● **Stated exercise**
Write out the whole listing exactly as it stands.

● **Source records**
========

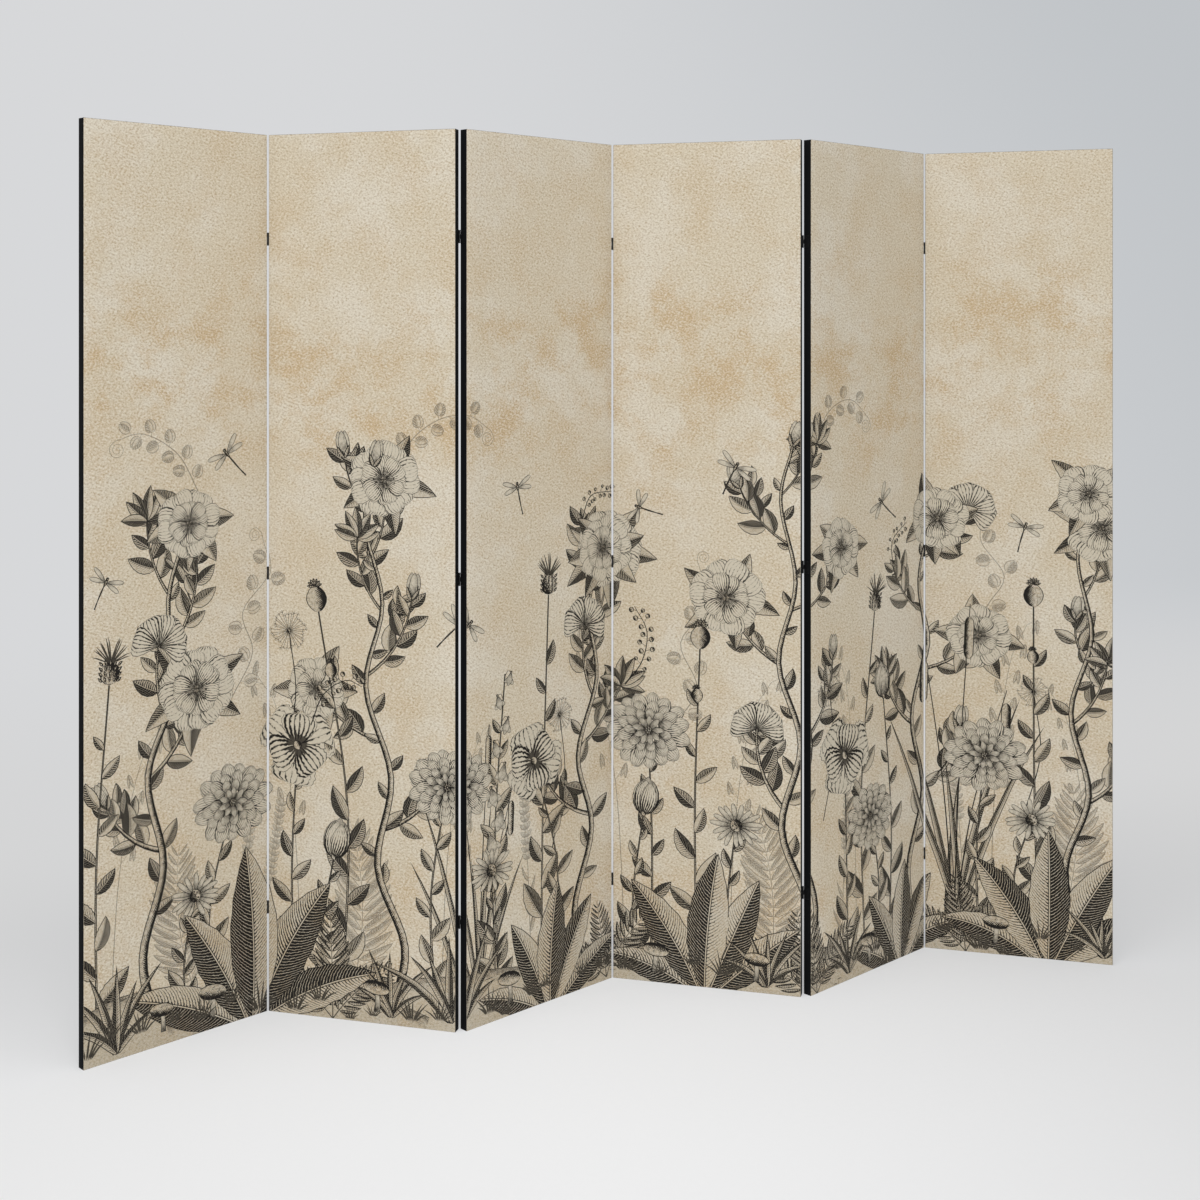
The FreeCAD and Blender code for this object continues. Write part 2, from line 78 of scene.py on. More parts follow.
PRINT_SHINE = 0.22
THREADS_PER_METRE = 1700.0
POINTS_PER_METRE = 420.0      # rows of pressed points of the back cloth
SAND_SLANT = 24.0             # the slant of the sandy grain in degrees
LINE_BLUR = 0.16              # the soft edge of an engraved line, as a share of half its period
WORN_EDGE, EDGE_DUST = (0.015, 0.015, 0.016), (0.024, 0.023, 0.022)
FIBRE_GREY, MATTED_GREY, CLOTH_DUST = (0.042, 0.042, 0.043), (0.045, 0.045, 0.045), (0.062, 0.060, 0.056)
RUBBED_PAINT, DULL_ZINC = (0.085, 0.083, 0.080), (0.30, 0.305, 0.31)
LATE_PINE, LATE_BEECH = (0.42, 0.24, 0.10), (0.40, 0.25, 0.14)
PAPER_TOOTH, ROOM_WHITE = (0.7, 0.7, 0.7), (0.97, 0.985, 1.0)
PAINTED_LIGHT_PLACE = (0.1, -0.3, 0.0)  # where the pool of light painted on the studio floor is brightest


def length(name, description, default):
    """A length in metres for the sidebar."""
    return FloatProperty(name=name, description=description, default=default, unit="LENGTH", precision=5)


def power(name, description, default):
    """The power of a lamp in watts for the sidebar."""
    return FloatProperty(name=name, description=description, default=default, min=0.0, unit="POWER")


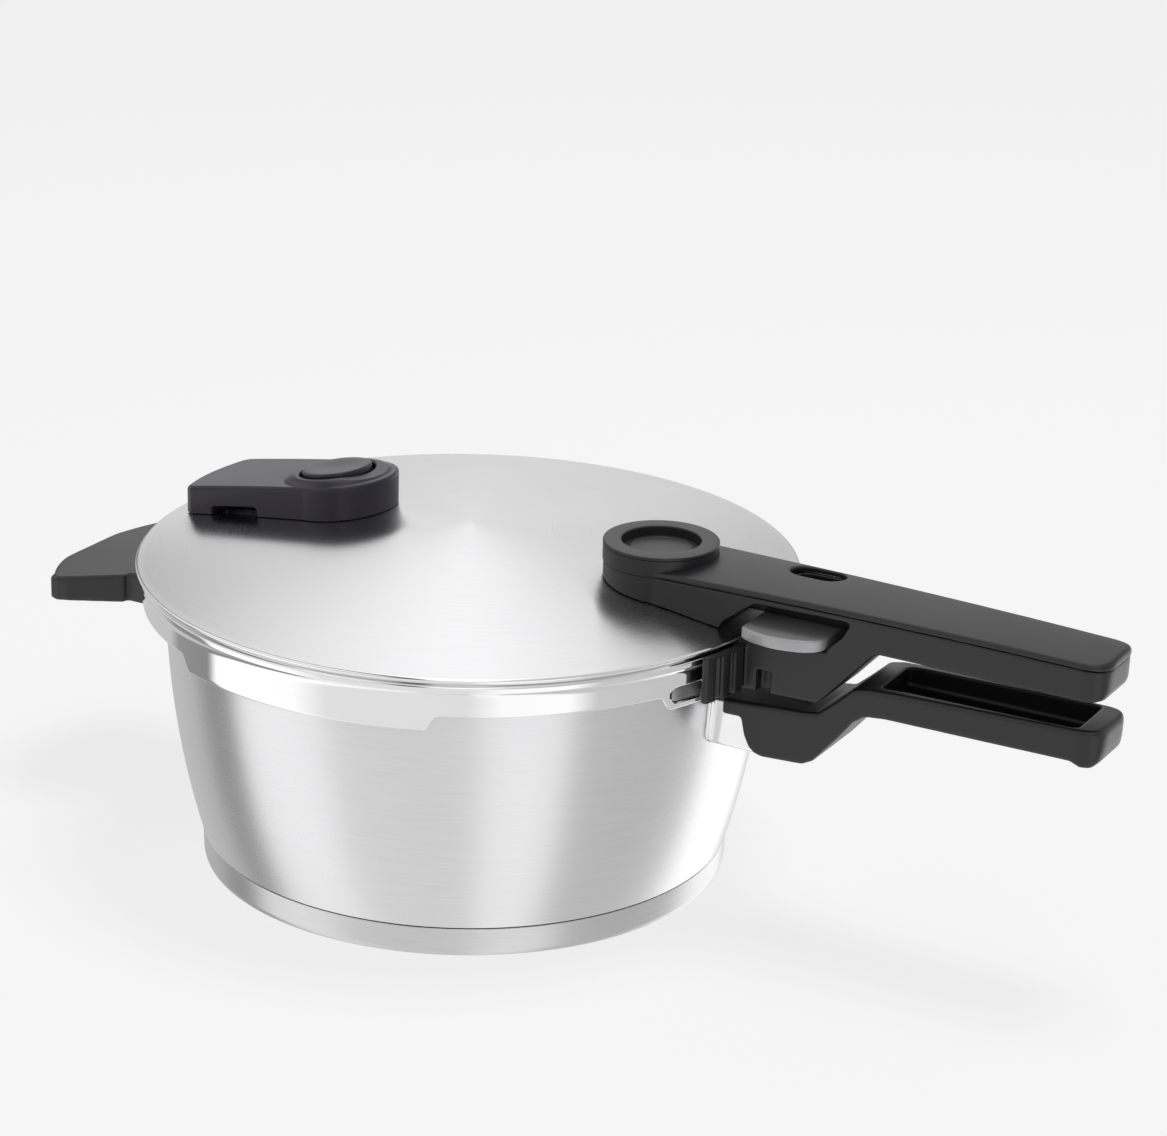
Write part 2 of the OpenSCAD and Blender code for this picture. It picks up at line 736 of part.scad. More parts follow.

========

● **Response to this task**
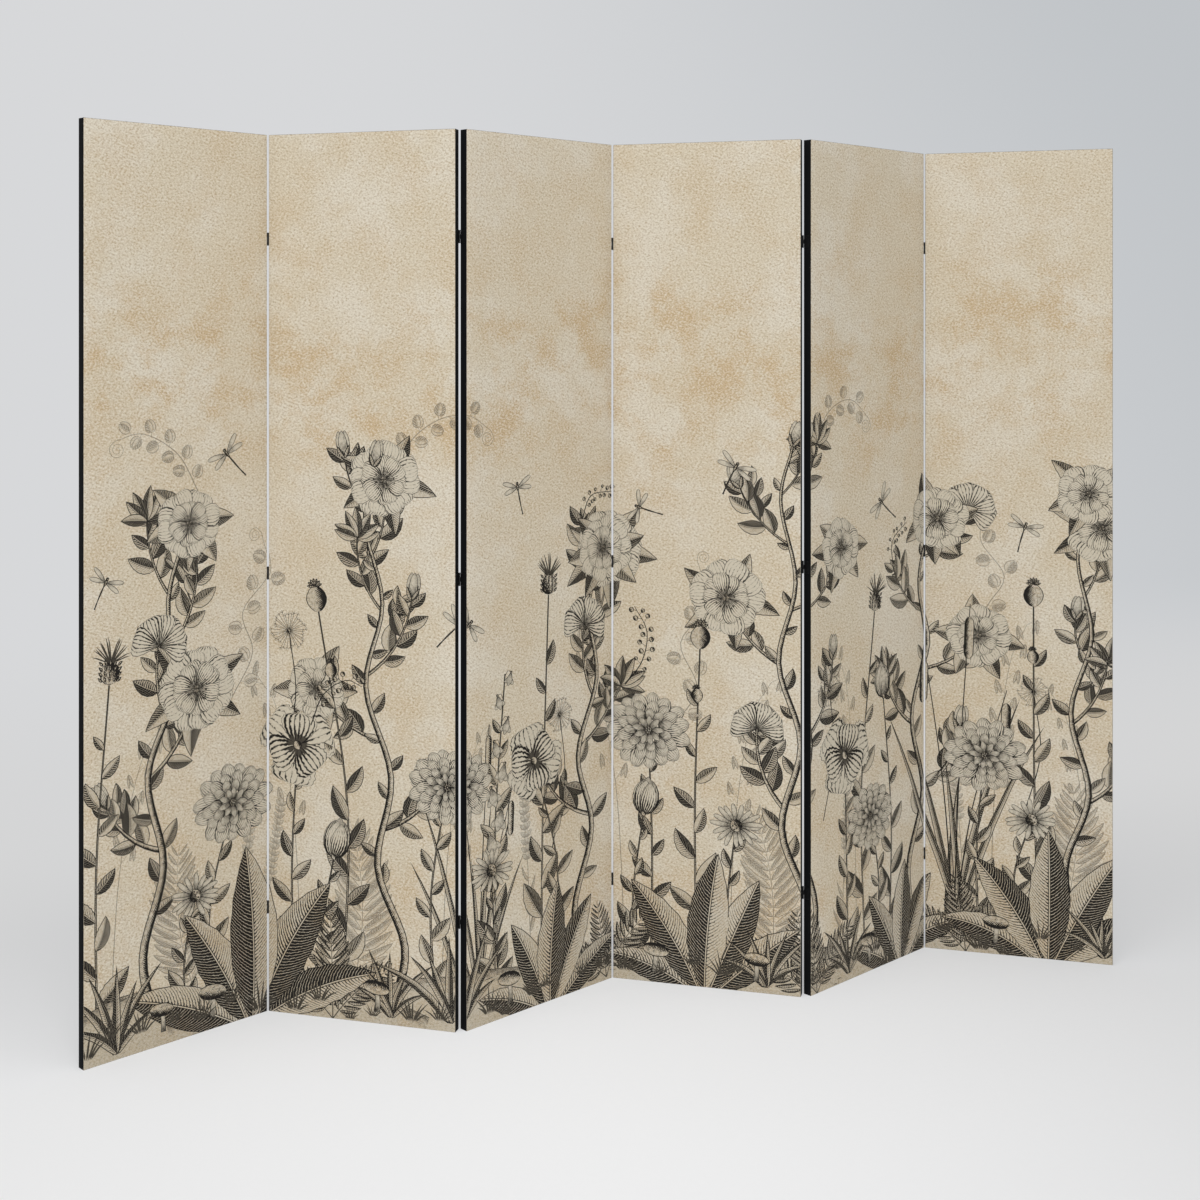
The FreeCAD and Blender code for this object continues. Write part 2, from line 78 of scene.py on. More parts follow.
PRINT_SHINE = 0.22
THREADS_PER_METRE = 1700.0
POINTS_PER_METRE = 420.0      # rows of pressed points of the back cloth
SAND_SLANT = 24.0             # the slant of the sandy grain in degrees
LINE_BLUR = 0.16              # the soft edge of an engraved line, as a share of half its period
WORN_EDGE, EDGE_DUST = (0.015, 0.015, 0.016), (0.024, 0.023, 0.022)
FIBRE_GREY, MATTED_GREY, CLOTH_DUST = (0.042, 0.042, 0.043), (0.045, 0.045, 0.045), (0.062, 0.060, 0.056)
RUBBED_PAINT, DULL_ZINC = (0.085, 0.083, 0.080), (0.30, 0.305, 0.31)
LATE_PINE, LATE_BEECH = (0.42, 0.24, 0.10), (0.40, 0.25, 0.14)
PAPER_TOOTH, ROOM_WHITE = (0.7, 0.7, 0.7), (0.97, 0.985, 1.0)
PAINTED_LIGHT_PLACE = (0.1, -0.3, 0.0)  # where the pool of light painted on the studio floor is brightest


def length(name, description, default):
    """A length in metres for the sidebar."""
    return FloatProperty(name=name, description=description, default=default, unit="LENGTH", precision=5)


def power(name, description, default):
    """The power of a lamp in watts for the sidebar."""
    return FloatProperty(name=name, description=description, default=default, min=0.0, unit="POWER")


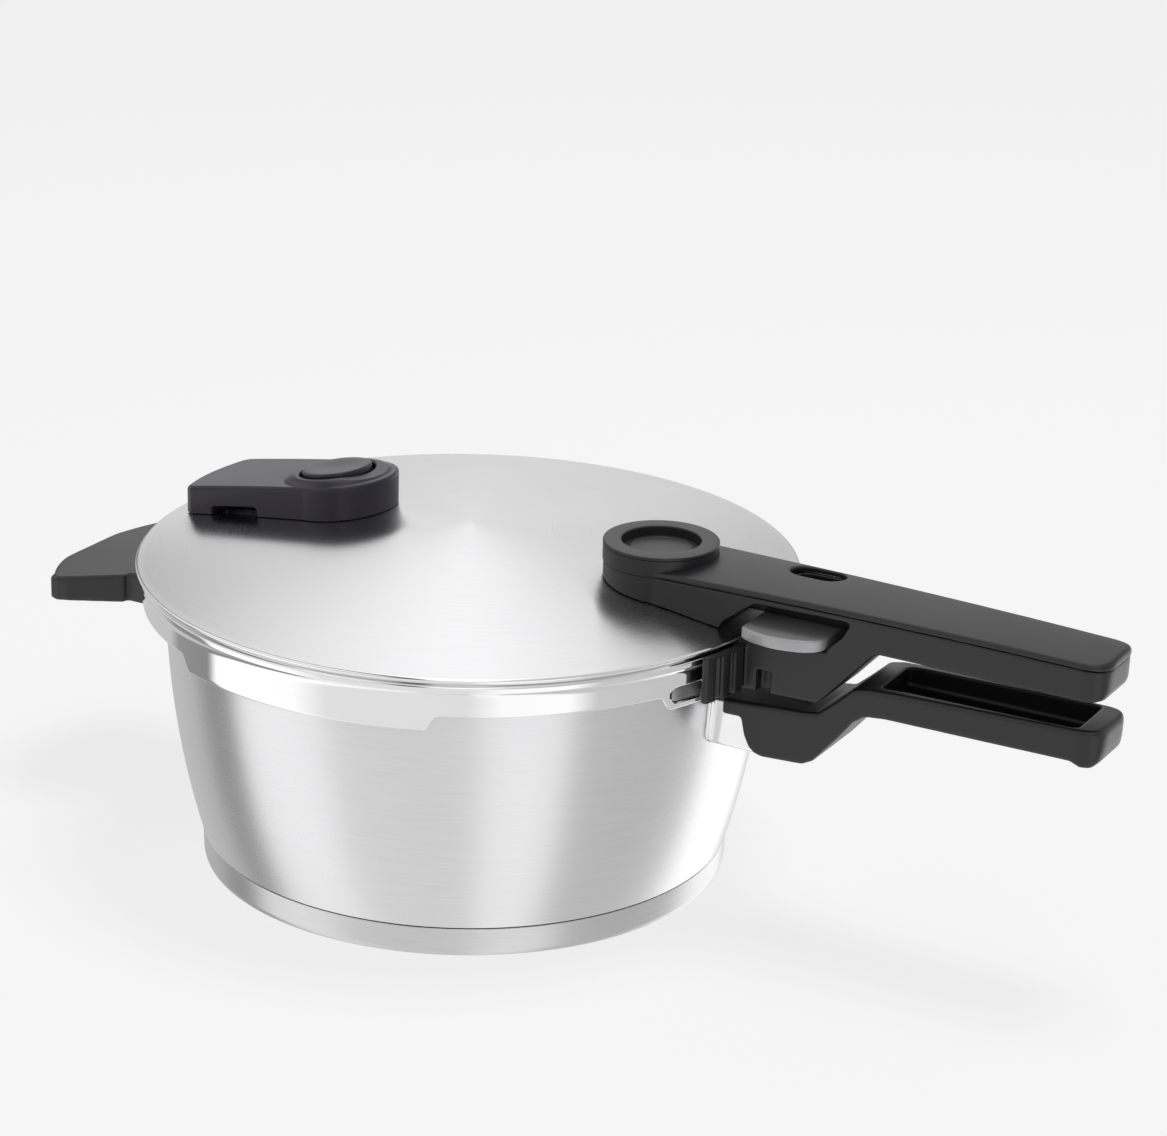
Write part 2 of the OpenSCAD and Blender code for this picture. It picks up at line 736 of part.scad. More parts follow.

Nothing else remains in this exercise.